*Problem description:*
The data must be written out once more, precisely as given.

*Data:*
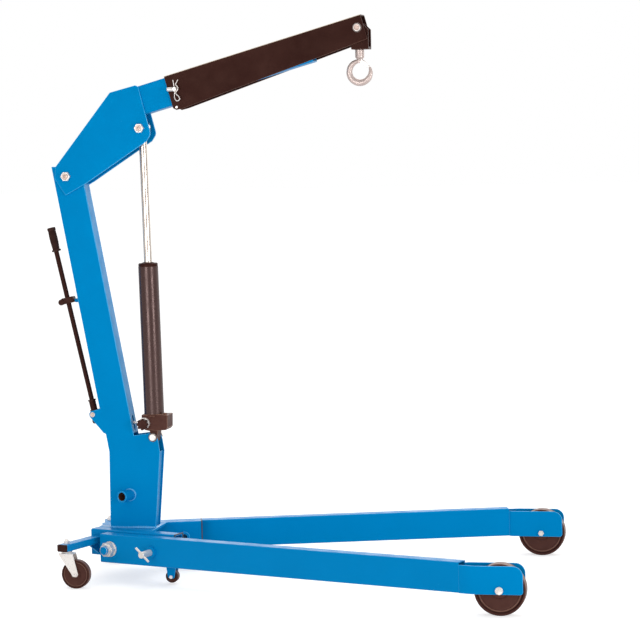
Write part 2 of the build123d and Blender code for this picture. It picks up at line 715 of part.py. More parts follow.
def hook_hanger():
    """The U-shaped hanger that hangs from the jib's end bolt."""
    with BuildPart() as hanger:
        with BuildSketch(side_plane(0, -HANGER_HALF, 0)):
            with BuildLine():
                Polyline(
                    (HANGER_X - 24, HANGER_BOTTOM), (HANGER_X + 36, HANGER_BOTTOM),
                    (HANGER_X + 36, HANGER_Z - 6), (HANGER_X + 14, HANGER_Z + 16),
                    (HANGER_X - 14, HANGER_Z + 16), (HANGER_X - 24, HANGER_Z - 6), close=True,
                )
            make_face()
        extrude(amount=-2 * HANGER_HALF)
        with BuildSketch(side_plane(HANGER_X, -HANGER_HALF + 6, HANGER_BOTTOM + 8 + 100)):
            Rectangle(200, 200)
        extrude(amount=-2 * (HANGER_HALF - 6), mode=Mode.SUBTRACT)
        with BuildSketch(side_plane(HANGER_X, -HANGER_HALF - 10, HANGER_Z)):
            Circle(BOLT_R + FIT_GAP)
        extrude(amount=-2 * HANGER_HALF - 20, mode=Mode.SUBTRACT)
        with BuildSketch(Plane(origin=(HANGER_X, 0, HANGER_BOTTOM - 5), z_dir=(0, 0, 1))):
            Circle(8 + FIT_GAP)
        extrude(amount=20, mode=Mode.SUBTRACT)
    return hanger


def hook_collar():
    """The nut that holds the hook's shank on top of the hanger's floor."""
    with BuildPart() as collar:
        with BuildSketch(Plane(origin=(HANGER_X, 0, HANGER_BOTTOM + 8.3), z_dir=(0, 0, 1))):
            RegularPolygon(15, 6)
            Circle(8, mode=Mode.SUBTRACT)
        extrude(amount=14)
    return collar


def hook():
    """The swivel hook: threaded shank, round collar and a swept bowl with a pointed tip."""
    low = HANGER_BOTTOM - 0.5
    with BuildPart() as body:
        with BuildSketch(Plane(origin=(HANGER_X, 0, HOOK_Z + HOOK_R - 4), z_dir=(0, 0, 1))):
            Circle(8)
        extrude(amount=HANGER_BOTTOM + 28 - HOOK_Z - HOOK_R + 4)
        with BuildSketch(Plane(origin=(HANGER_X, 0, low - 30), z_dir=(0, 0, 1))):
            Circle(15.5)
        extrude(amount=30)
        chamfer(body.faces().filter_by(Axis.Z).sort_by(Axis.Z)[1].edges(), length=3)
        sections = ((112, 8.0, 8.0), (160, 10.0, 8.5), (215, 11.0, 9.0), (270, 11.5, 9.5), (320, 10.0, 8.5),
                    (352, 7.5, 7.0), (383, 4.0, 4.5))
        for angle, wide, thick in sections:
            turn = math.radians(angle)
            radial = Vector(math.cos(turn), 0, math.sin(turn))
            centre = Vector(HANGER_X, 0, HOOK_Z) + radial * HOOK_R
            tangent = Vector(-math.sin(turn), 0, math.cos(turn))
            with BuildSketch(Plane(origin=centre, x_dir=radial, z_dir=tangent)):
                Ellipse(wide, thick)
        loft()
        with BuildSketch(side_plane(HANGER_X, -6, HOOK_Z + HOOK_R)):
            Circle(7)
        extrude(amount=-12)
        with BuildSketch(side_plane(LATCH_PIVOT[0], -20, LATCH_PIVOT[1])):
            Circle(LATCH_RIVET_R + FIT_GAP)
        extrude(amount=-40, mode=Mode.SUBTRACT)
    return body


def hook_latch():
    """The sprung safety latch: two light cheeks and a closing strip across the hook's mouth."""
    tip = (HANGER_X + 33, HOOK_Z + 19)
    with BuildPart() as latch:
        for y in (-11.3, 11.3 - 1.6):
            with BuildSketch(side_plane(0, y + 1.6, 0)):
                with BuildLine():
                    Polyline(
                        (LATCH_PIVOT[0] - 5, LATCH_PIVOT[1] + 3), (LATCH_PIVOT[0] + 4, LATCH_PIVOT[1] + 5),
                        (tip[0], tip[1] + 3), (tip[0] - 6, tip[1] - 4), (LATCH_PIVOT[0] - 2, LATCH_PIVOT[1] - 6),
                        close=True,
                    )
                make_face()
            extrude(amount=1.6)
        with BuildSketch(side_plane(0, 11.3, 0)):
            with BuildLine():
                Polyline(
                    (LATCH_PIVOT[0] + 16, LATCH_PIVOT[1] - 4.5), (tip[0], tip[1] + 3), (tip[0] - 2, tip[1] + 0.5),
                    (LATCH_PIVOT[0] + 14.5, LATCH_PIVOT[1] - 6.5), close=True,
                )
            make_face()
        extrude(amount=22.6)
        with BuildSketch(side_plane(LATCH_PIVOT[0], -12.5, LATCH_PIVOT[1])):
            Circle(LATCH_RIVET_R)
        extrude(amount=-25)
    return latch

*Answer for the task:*
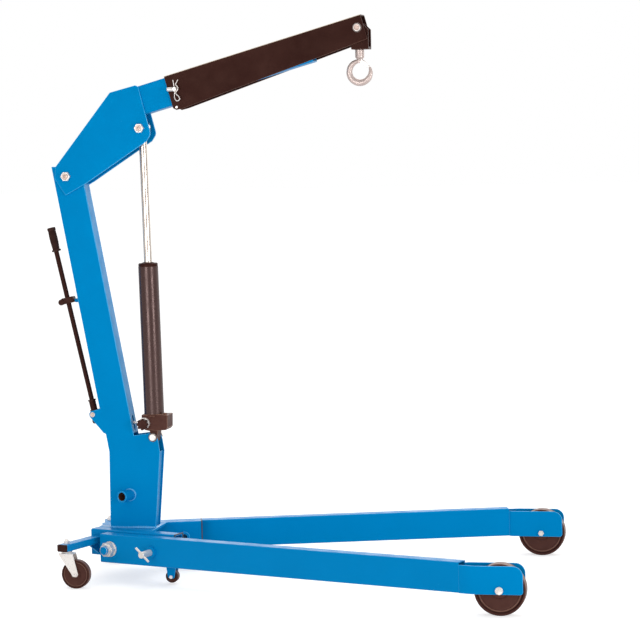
Write part 2 of the build123d and Blender code for this picture. It picks up at line 715 of part.py. More parts follow.
def hook_hanger():
    """The U-shaped hanger that hangs from the jib's end bolt."""
    with BuildPart() as hanger:
        with BuildSketch(side_plane(0, -HANGER_HALF, 0)):
            with BuildLine():
                Polyline(
                    (HANGER_X - 24, HANGER_BOTTOM), (HANGER_X + 36, HANGER_BOTTOM),
                    (HANGER_X + 36, HANGER_Z - 6), (HANGER_X + 14, HANGER_Z + 16),
                    (HANGER_X - 14, HANGER_Z + 16), (HANGER_X - 24, HANGER_Z - 6), close=True,
                )
            make_face()
        extrude(amount=-2 * HANGER_HALF)
        with BuildSketch(side_plane(HANGER_X, -HANGER_HALF + 6, HANGER_BOTTOM + 8 + 100)):
            Rectangle(200, 200)
        extrude(amount=-2 * (HANGER_HALF - 6), mode=Mode.SUBTRACT)
        with BuildSketch(side_plane(HANGER_X, -HANGER_HALF - 10, HANGER_Z)):
            Circle(BOLT_R + FIT_GAP)
        extrude(amount=-2 * HANGER_HALF - 20, mode=Mode.SUBTRACT)
        with BuildSketch(Plane(origin=(HANGER_X, 0, HANGER_BOTTOM - 5), z_dir=(0, 0, 1))):
            Circle(8 + FIT_GAP)
        extrude(amount=20, mode=Mode.SUBTRACT)
    return hanger


def hook_collar():
    """The nut that holds the hook's shank on top of the hanger's floor."""
    with BuildPart() as collar:
        with BuildSketch(Plane(origin=(HANGER_X, 0, HANGER_BOTTOM + 8.3), z_dir=(0, 0, 1))):
            RegularPolygon(15, 6)
            Circle(8, mode=Mode.SUBTRACT)
        extrude(amount=14)
    return collar


def hook():
    """The swivel hook: threaded shank, round collar and a swept bowl with a pointed tip."""
    low = HANGER_BOTTOM - 0.5
    with BuildPart() as body:
        with BuildSketch(Plane(origin=(HANGER_X, 0, HOOK_Z + HOOK_R - 4), z_dir=(0, 0, 1))):
            Circle(8)
        extrude(amount=HANGER_BOTTOM + 28 - HOOK_Z - HOOK_R + 4)
        with BuildSketch(Plane(origin=(HANGER_X, 0, low - 30), z_dir=(0, 0, 1))):
            Circle(15.5)
        extrude(amount=30)
        chamfer(body.faces().filter_by(Axis.Z).sort_by(Axis.Z)[1].edges(), length=3)
        sections = ((112, 8.0, 8.0), (160, 10.0, 8.5), (215, 11.0, 9.0), (270, 11.5, 9.5), (320, 10.0, 8.5),
                    (352, 7.5, 7.0), (383, 4.0, 4.5))
        for angle, wide, thick in sections:
            turn = math.radians(angle)
            radial = Vector(math.cos(turn), 0, math.sin(turn))
            centre = Vector(HANGER_X, 0, HOOK_Z) + radial * HOOK_R
            tangent = Vector(-math.sin(turn), 0, math.cos(turn))
            with BuildSketch(Plane(origin=centre, x_dir=radial, z_dir=tangent)):
                Ellipse(wide, thick)
        loft()
        with BuildSketch(side_plane(HANGER_X, -6, HOOK_Z + HOOK_R)):
            Circle(7)
        extrude(amount=-12)
        with BuildSketch(side_plane(LATCH_PIVOT[0], -20, LATCH_PIVOT[1])):
            Circle(LATCH_RIVET_R + FIT_GAP)
        extrude(amount=-40, mode=Mode.SUBTRACT)
    return body


def hook_latch():
    """The sprung safety latch: two light cheeks and a closing strip across the hook's mouth."""
    tip = (HANGER_X + 33, HOOK_Z + 19)
    with BuildPart() as latch:
        for y in (-11.3, 11.3 - 1.6):
            with BuildSketch(side_plane(0, y + 1.6, 0)):
                with BuildLine():
                    Polyline(
                        (LATCH_PIVOT[0] - 5, LATCH_PIVOT[1] + 3), (LATCH_PIVOT[0] + 4, LATCH_PIVOT[1] + 5),
                        (tip[0], tip[1] + 3), (tip[0] - 6, tip[1] - 4), (LATCH_PIVOT[0] - 2, LATCH_PIVOT[1] - 6),
                        close=True,
                    )
                make_face()
            extrude(amount=1.6)
        with BuildSketch(side_plane(0, 11.3, 0)):
            with BuildLine():
                Polyline(
                    (LATCH_PIVOT[0] + 16, LATCH_PIVOT[1] - 4.5), (tip[0], tip[1] + 3), (tip[0] - 2, tip[1] + 0.5),
                    (LATCH_PIVOT[0] + 14.5, LATCH_PIVOT[1] - 6.5), close=True,
                )
            make_face()
        extrude(amount=22.6)
        with BuildSketch(side_plane(LATCH_PIVOT[0], -12.5, LATCH_PIVOT[1])):
            Circle(LATCH_RIVET_R)
        extrude(amount=-25)
    return latch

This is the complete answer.